As a general rule, small motives get assigned using this system in one of two ways:

  • Motive first, Focus second – I generally use the first two die results to zone in on a possible motive first, and then use the combination of that motive and the third die roll to decide what it is that the character is actually doing.
  • Simultaneous Solution – Sometimes (never often enough!) though, a flash of inspiration will give both what the NPC is doing and why as a matched couple. It’s these results that you have to be exceptionally wary of, because this is when the forces of cliché and habit are at their strongest; but, so long as the solution matches the die roll, you are usually pretty bomb-proof.
Nuances

It’s also possible to build additional nuances into the die roll structure. An even number might mean that the NPC will follow the rules (including the unwritten ones such as dealing with customers in the order they arrive and not playing favorites), while an odd number denotes someone who is more of a rebel. There are no rules to this, you can make them up as you see fit and change them regularly. That yields an additional protection against habitual patterns of NPC personas, simply by changing the playing field every now and then.

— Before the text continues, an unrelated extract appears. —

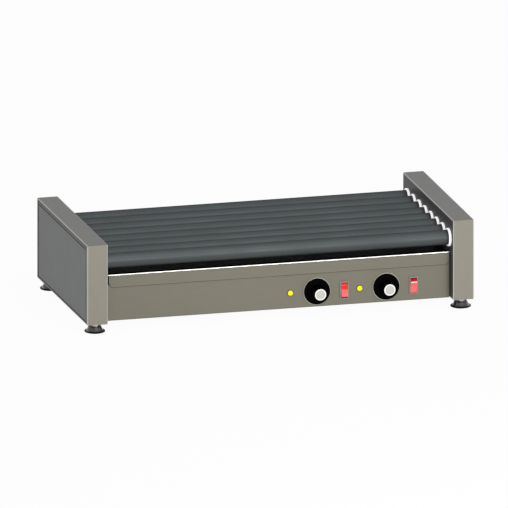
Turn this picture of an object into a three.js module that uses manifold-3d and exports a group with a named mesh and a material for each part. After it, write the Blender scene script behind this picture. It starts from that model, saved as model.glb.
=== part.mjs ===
// Hot dog roller grill: two upright housings carry eight heated rollers over a
// pull-out drip tray, with a control panel below. Millimetres, +Z up, +X to the
// right, +Y to the rear. The exported group's origin is the middle of the
// grill's footprint, on the surface that the feet stand on.

import * as THREE from 'three';
import { mergeVertices } from 'three/addons/utils/BufferGeometryUtils.js';
import Module from 'manifold-3d';

const wasm = await Module();
wasm.setup();

// ---------------------------------------------------------------- dimensions
// The assembly is laid out from the lower front left corner of the left
// housing: x from its outer face, y from its front face, z from its underside.
// GAP parts neighbours that touch, and OVERLAP is how far shapes that are joined
// or cut reach into or past each other.

// overall
const WIDTH = 670;
const HEIGHT = 138;
const HOUSING_WIDTH = 36;
const SHEET = 1.2;
const GAP = 0.3;
const OVERLAP = 1;

// rollers
const ROLLER_COUNT = 8;
const ROLLER_RADIUS = 12.5;
const ROLLER_WALL = 1;
const ROLLER_PITCH = 38;
const FRONT_TO_FIRST_ROLLER = 24.5;
const LAST_ROLLER_TO_REAR = 33.5;
const HOUSING_ABOVE_TRAY = 57.7;
const ROLLER_RUNNING_GAP = 0.4;
const ROLLER_END_IN_HOUSING = 22;

// white bushes that carry the rollers
const BUSH_WALL = 1.4;
const BUSH_RING_LIP = 1.2;
const BUSH_RING_THICKNESS = 4;
const BUSH_BARREL_LENGTH = 6;
const BUSH_STRIP_THICKNESS = 3;
const BUSH_STRIP_MARGIN = 3.5;

// sprockets and chain
const CHAIN_PITCH = 9.525;
const SPROCKET_NEIGHBOUR_GAP = 2;
const CHAIN_ROLLER_RADIUS = 3.175;
const SPROCKET_THICKNESS = 5;
const SPROCKET_X = 14;
const TOOTH_TIP_RISE = 1.8;
const TOOTH_TIP_SHARE = 0.1;
const TOOTH_ROOT_SHARE = 0.3;
const FEWEST_TEETH = 6;
const SPROCKET_HUB_REACH = 2;
const SPROCKET_SPIGOT_LENGTH = 12;
const HEATER_PASSAGE_RADIUS = 6.5;
const CHAIN_PLATE_HALF_HEIGHT = 3.9;
const CHAIN_PLATE_THICKNESS = 1.5;
const CHAIN_SIDE_GAP = 0.5;
const CHAIN_TIP_GAP = 0.5;

// motor and chain tensioner
const DRIVE_Y = 200;
const IDLER_Y = 100;
const IDLER_Z = 56;
const MOTOR_SHAFT_RADIUS = 3.5;
const MOTOR_RADIUS = 29;
const MOTOR_LENGTH = 50;
const MOTOR_SHAFT_OFFSET = 10;
const MOTOR_BOSS_RADIUS = 6;
const MOTOR_BOSS_LENGTH = 8;
const MOTOR_PLATE_HALF_WIDTH = 38;
const MOTOR_PLATE_HALF_HEIGHT = 18;
const MOTOR_PLATE_THICKNESS = 2;
const MOTOR_BORE_DEPTH = 22;
const MOTOR_SHAFT_DEPTH = 12;
const MOTOR_SHAFT_PROUD = 1;
const IDLER_AXLE_RADIUS = 5;
const IDLER_COLLAR_RADIUS = 9;
const IDLER_COLLAR_THICKNESS = 4;
const IDLER_STUD_RADIUS = 3;
const IDLER_HEAD_RADIUS = 7;
const IDLER_HEAD_THICKNESS = 1.6;

// heaters
const HEATER_RADIUS = 4;
const HEATERS_PER_BANK = 4;
const HEATER_BAR_THICKNESS = 3;
const HEATER_BAR_HALF_HEIGHT = 10;
const HEATER_BAR_FROM_FACE = 16;
const HEATER_TERMINAL_LENGTH = 7;
const HEATER_LEG_TO_BUSH = 0.8;
const END_BAR_FROM_FACE = 8.4;
const END_BAR_THICKNESS = 2;
const END_BAR_HOLE_RADIUS = 4.4;
const HEATER_TAIL = 2;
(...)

A little anarchy is good for variety and bad for predictability – and in this context, that’s a good thing!

Small Motives yield Big Rewards

Whether you implement the 3d6s technique or not, the basic technique of making sure every NPC is (1) doing something and (2) has a reason for doing it offers profound benefits to GMs for relatively little effort. Add it to your repertoire immediately, if it’s not there already!

But be warned: once they get a taste for how much your NPC encounters will come to life using this technique, your players will never let you go back.